As WCBS 880 Connecticut Bureau Chief Fran Schneidau reported, Harp has proposed using the revenue to fight obesity in the state.

“I see that one of the things that we can do is we can actually increase nutrition, education. That we can also increase access to recreational activities,” Harp said.

A soda tax would have to be statewide, but has not been mentioned since the legislative session began on Thursday. Connecticut does not authorize cities and towns to levy taxes.

Legislative leaders in Hartford are dealing with a lot of proposed legislation in a shortened session, so Harp concedes it’s unlikely the soda tax will pass this year.

But the mayor said she’ll continue to push for it.

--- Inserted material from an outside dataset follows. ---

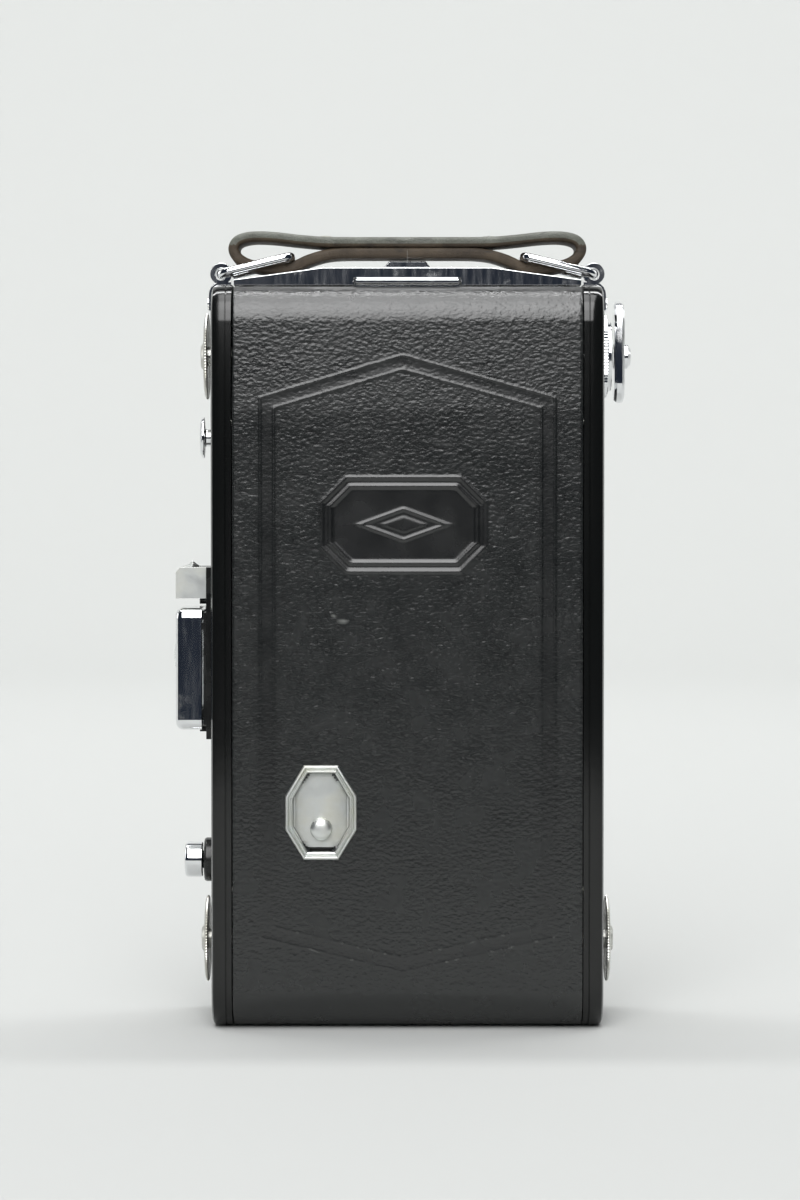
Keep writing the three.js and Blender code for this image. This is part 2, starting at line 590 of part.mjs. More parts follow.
// Half of the strap's middle line, from its end in the middle, round the ring and back to the middle.
// Both ends are folded under until they meet.
const strapHalf = [
  [0.4, 160.7], [8, 160.7], [13.5, 160.65], [17, 160.4], [20.5, 159.4], [24.4, 158], [29, 157.9], [33,
    158.7],
  [35.5, 160.1], [36.4, 161.9], [35.4, 163.7], [32.4, 164.5], [28, 164.3], [22.5, 163.4], [17, 162.85],
    [8, 162.8],
];
function strapBand() {
  const points = [...strapHalf.map(([x, z]) => [-x, z]), ...strapHalf.map(([x, z]) => [x, z]).reverse()];
  const curve = new THREE.CatmullRomCurve3(points.map(([x, z]) => new THREE.Vector3(x, 0, z)), false,
    "centripetal");
  const steps = 70;
  const over = [];
  const under = [];
  for (let i = 0; i <= steps; i++) {
    const p = curve.getPoint(i / steps);
    const t = curve.getTangent(i / steps);
    over.push([p.x - (t.z * STRAP_THICK) / 2, p.z + (t.x * STRAP_THICK) / 2]);
    under.push([p.x + (t.z * STRAP_THICK) / 2, p.z - (t.x * STRAP_THICK) / 2]);
  }
  return prism("y", [...over, ...under.reverse()], -STRAP_HALF, STRAP_HALF);
}
add("strap", "carry_strap", strapBand(), hide);

// ---------------------------------------------------------------- folding finder
const FINDER = { low: 61, high: 87.4, out: -42.5, frontY: 10.3, rearY: -8.6, hingeX: -43.5 };
const finderBase = join(
  box(FINDER.out + 0.6, -HALF - 0.1, -10.4, 11.4, 59.6, 95.4),
  box(FINDER.out, -HALF - 0.3, -9.6, 9, 62.5, 86),
  ...[[59.9, 61.2], [87.2, 88.4]].map(([a, b]) => box(-44.3, -41, FINDER.frontY - 1, FINDER.frontY + 1,
    a, b)),
  ...[[64.4, 65.8], [82.4, 83.8]].map(([a, b]) => box(-44.0, -41, FINDER.rearY - 0.9,
    FINDER.rearY + 0.8, a, b)),
);
// the block at the strap end has the catch for the folded frames
const finderCatch = join(
  prism("y", [[-41.5, 88.9], [-48.3, 88.9], [-48.3, 94.4], [-47.4, 95.4], [-41.5, 95.4]], -8.5, 7.5),
  turned("z", { x: -45.2, y: -0.5 }, [[0, 95], [1.4, 95], [1.4, 95.6], [0, 96.6]], 4),
);
add("chassis", "finder_base", join(finderBase, finderCatch), blackened);
// Front frame: a shallow lid with a window, hinged along the front edge; folded, it covers the rear frame.
const frontFrame = cut(
  box(-48.3, -42.9, -10.3, FINDER.frontY + 1, 61.5, 86.9),
  box(-47.5, -42, -9.5, FINDER.frontY - 1.3, 62.3, 86.1),
  box(-49, -46, -6.8, 6.6, 64.8, 83.6),
  box(-46.6, -42, FINDER.frontY - 1.4, FINDER.frontY + 1.1, 62.3, 86.1),
  box(-44.6, -42, FINDER.frontY - 1.4, FINDER.frontY + 1.1, 61, 87),
);
const frontKnuckle = rod("z", { x: FINDER.hingeX, y: FINDER.frontY }, 0.8, 61.5, 86.9, 12);
const frontWeb = box(-46.9, FINDER.hingeX, FINDER.frontY - 0.4, FINDER.frontY + 0.4, 61.5, 86.9);
add("finder_front", "finder_front_frame", join(frontFrame, frontKnuckle, frontWeb), chrome);
const lensBulge = turned("x", { y: -0.1, z: 76.7 }, [
  [0, -49.2], [2.5, -48.9], [4.3, -48.2], [5.3, -47.1], [5.3, -46.8], [0, -46.8],
], 32);
add("finder_front", "finder_front_lens", join(box(-47.3, -46.6, -6.7, 6.5, 64.9, 83.5), lensBulge), glass);
const rearFrame = cut(
  join(
    box(-44.4, -43.3, FINDER.rearY, FINDER.rearY + 9, 68, 80.4),
    rod("z", { x: FINDER.hingeX, y: FINDER.rearY }, 0.7, 66.1, 82.1, 12),
  ),
  rod("x", { y: FINDER.rearY + 5, z: 74.2 }, 2.6, -46, -42, 20),
);
add("finder_rear", "finder_rear_frame", rearFrame, chrome);

// ---------------------------------------------------------------- bed, foot, struts and stays
const BED_LOW = 29.1;
const BED_HIGH = HEIGHT - SHELL_TOP + 0.4;
const BED_INNER = BED_HINGE.y;
const BED_OUTER = FRONT - SHELL;
const STAY_PIVOT = { y: BED_INNER - 3, z: BED_HINGE.z + 20 };
const FOOT_PIVOT = { y: 19.7, z: 118.5 };
const lips = [-1, 1].map((s) => box(Math.min(s * 35, s * 36), Math.max(s * 35, s * 36), BED_INNER - 4,
  BED_INNER + 0.5, 33.6, 125));
const bedPanel = cut(
  join(
    box(-36, 36, BED_INNER, BED_OUTER, BED_LOW, BED_HIGH - 0.8),
    ...lips,
    box(-24.7, 24.7, BED_INNER, BED_OUTER, BED_HINGE.z, BED_LOW + 0.5),
    rod("x", BED_HINGE, BARREL_R, -24.7, 24.7, 20),
    ...[-1, 1].map((s) => rod("x", STAY_PIVOT, 0.9, Math.min(s * 33.5, s * 35.2), Math.max(s * 33.5,
      s * 35.2), 16)),
  ),
  rod("x", BED_HINGE, BORE_R, -26, 26, 16),
);
add("bed", "bed_panel", bedPanel, enamel);
add("bed", "bed_leather", box(-36, 36, FRONT - LEATHER, FRONT, BED_LOW + 0.4, BED_HIGH - 0.9), leather);
const footEar = (s) => box(Math.min(s * 9.4, s * 10.9), Math.max(s * 9.4, s * 10.9), FRONT + 0.1, 20.4,
  116.9, 120.1);
add("bed", "foot_hinge", join(footEar(-1), footEar(1), rod("x", FOOT_PIVOT, 0.4, -10, 10, 12)), chrome);
const footOutline = [[-9.1, 118.5], [-9.1, 106], [-6, 93.3], [6, 93.3], [9.1, 106], [9.1, 118.5]];
add("foot", "bed_foot", cut(
  join(
    prism("y", footOutline, 19.2, 20.2),
    rod("x", FOOT_PIVOT, 0.7, -9.1, 9.1, 12),
  ),
  rod("x", FOOT_PIVOT, 0.5, -9.2, 9.2, 12),
  prism("y", [[-5.5, 114], [-4, 100], [4, 100], [5.5, 114]], 19, 21),
), chrome);

// A flat link with a slot, drawn from its pivot along its folded direction.
function link(x, pivot, towards, length, slotFrom, holeR) {
  const angle = Math.atan2(towards.z - pivot.z, towards.y - pivot.y);
  const along = ([u, v]) => [
    pivot.y + u * Math.cos(angle) - v * Math.sin(angle),
    pivot.z + u * Math.sin(angle) + v * Math.cos(angle),
  ];
  const body = [...arc(0, 0, 2.4, 90, 270, 8), ...arc(length - 2.4, 0, 2.4, 270, 450, 8)].map(along);
  const slot = [...arc(slotFrom, 0, 1.2, 90, 270, 6), ...arc(length - 3, 0, 1.2, 270, 450, 6)].map(along);
  return cut(
    prism("x", body, x, x + LINK),
    prism("x", slot, x - 1, x + LINK + 1),
    rod("x", pivot, holeR, x - 1, x + LINK + 1, 16),
  );
}
const STANDARD_PIN = { y: -2.3, z: 103 };
const strut = link(32.3, STRUT_PIVOT, STANDARD_PIN, 94, 65, 1.3);
const stay = link(33.7, STAY_PIVOT, STAY_PIN, 77, 48, 1.2);
add("strut_right", "strut_right", strut, blackened);
add("strut_left", "strut_left", mirrorX(strut), blackened);
add("stay_right", "stay_right", stay, blackened);
add("stay_left", "stay_left", mirrorX(stay), blackened);

// ---------------------------------------------------------------- lens standard
const LENS = { z: LENS_Z };
const standardOutline = [
  [-20, 68], [20, 68], [27, 76], [27, 99.5], [30.5, 99.5], [30.5, 106.5], [27, 106.5], [27, 118], [22, 123],
  [-22, 123], [-27, 118], [-27, 106.5], [-30.5, 106.5], [-30.5, 99.5], [-27, 99.5], [-27, 76],
];
add("standard", "lens_standard", cut(
  join(
    prism("y", standardOutline, -3, -1.6),
    ...[-1, 1].map((s) => rod("x", STANDARD_PIN, 1.6, Math.min(s * 27, s * 32), Math.max(s * 27,
      s * 32), 16)),
  ),
  rod("y", LENS, 11.9, -5, 0, 32),
), enamel);
add("standard", "rear_cell", turned("y", LENS, [
  [8.9, -9], [10.6, -9], [11.6, -8.4], [11.6, -1.5], [8.9, -1.5], [8.9, -9],
], 32), blackened);
add("standard", "rear_lens", turned("y", LENS, [[0, -8.6], [4.6, -8.4], [8.7, -7.6], [8.7, -5.2], [0,
  -5.2]], 32), glass);
add("standard", "shutter_housing", turned("y", LENS, [
  [3.2, 0.6], [12, 0.6], [12, -1.3], [21.4, -1.3], [22, -0.7], [22, 5.2], [21, 6.2], [9.6, 6.2], [9.6, 1.4],
  [3.2, 1.4], [3.2, 0.6],
], 40), blackened);
add("speed_dial", "speed_ring", ring("y", LENS, 15.4, 20.8, 6.4, 7.7, 40), chrome);
add("focus", "focus_ring", turned("y", LENS, [
  [9.5, 6.5], [13.2, 6.5], [14, 7.1], [14, 12.2], [13.4, 13], [11.2, 13], [9.5, 11.6], [9.5, 6.5],
], 36), blackened);
add("focus", "front_lens", turned("y", LENS, [[0, 8], [9.3, 8], [9.3, 10.4], [6, 11.3], [3, 11.8], [0,
  11.9]], 32), glass);
function lever(angle, reach, name, y) {
  const arm = join(
    ring("y", LENS, 14.4, 16, y, y + 0.5, 36),
    box(-1.1, 1.1, y, y + 0.5, LENS_Z + 15.4, LENS_Z + reach),
    rod("y", { x: 0, z: LENS_Z + reach }, 1.6, y, 10.5, 12),
  );
  arm.translate(0, 0, -LENS_Z);
  arm.rotateY(THREE.MathUtils.degToRad(angle));
  arm.translate(0, 0, LENS_Z);
  add(name, name, arm, chrome);
}
lever(20, 23.6, "cocking_lever", 8);
lever(110, 22, "aperture_lever", 8.8);

// Folded bellows: four walls from the gate forward to the standard.
const rectangleAt = (y, halfX, low, high) => [[-halfX, y, low], [halfX, y, low], [halfX, y, high],
  [-halfX, y, high]];
add("standard", "bellows", loftLoop([
  rectangleAt(-12.8, 30, 32.3, 121.7), rectangleAt(-3.3, 22, 73, 121), rectangleAt(-3.3, 17, 79, 115),
  rectangleAt(-12.8, 28, 34, 120),
]), blackened);

export default camera;
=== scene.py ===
"""Looks of a folding roll-film camera, folded shut and standing on its hinge end."""

import math

import bmesh
import bpy
import numpy as np
from mathutils import Matrix, Vector


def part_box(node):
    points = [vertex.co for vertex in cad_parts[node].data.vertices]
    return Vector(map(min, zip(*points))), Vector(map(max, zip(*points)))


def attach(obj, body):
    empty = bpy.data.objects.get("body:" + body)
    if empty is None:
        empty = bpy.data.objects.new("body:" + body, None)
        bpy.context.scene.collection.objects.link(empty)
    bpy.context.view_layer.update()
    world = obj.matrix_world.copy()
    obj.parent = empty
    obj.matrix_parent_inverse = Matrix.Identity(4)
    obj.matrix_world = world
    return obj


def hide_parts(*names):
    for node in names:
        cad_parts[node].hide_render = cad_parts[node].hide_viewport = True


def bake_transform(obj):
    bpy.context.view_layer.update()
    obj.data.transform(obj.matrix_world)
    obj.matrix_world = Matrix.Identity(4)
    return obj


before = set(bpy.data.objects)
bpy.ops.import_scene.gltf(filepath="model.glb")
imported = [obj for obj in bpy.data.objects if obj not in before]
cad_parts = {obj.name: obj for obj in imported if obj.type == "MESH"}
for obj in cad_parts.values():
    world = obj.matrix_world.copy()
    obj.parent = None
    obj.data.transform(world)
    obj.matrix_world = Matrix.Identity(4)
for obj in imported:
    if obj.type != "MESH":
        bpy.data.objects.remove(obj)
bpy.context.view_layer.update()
scene = bpy.context.scene

# ---------------------------------------------------------------- sizes, in millimetres in the shared frame
MM = 0.001


def box_mm(node):
    low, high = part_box(node)
    return [c / MM for c in low], [c / MM for c in high]


def middle(node):
    low, high = box_mm(node)
    return [(a + b) / 2 for a, b in zip(low, high)]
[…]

“It is a short legislative session and so there won’t be as much time to talk it through all the various committees but at least it’ll get a good start,” Harp said.

Soda, candy and alcoholic beverages are subject to a state sales tax.

Chris Gindlesperger, a spokesman for the American Beverage Association, says consumers do not support soda taxes or regulations restricting grocery purchases. He says education, rather than laws and regulations, can help fight obesity.

Gindlesperger said companies put calorie counts on labels and offer low- and no-calorie choices.

Before leaving office, Mayor Bloomberg proposed banning large sugary drinks, but a judge blocked the measure.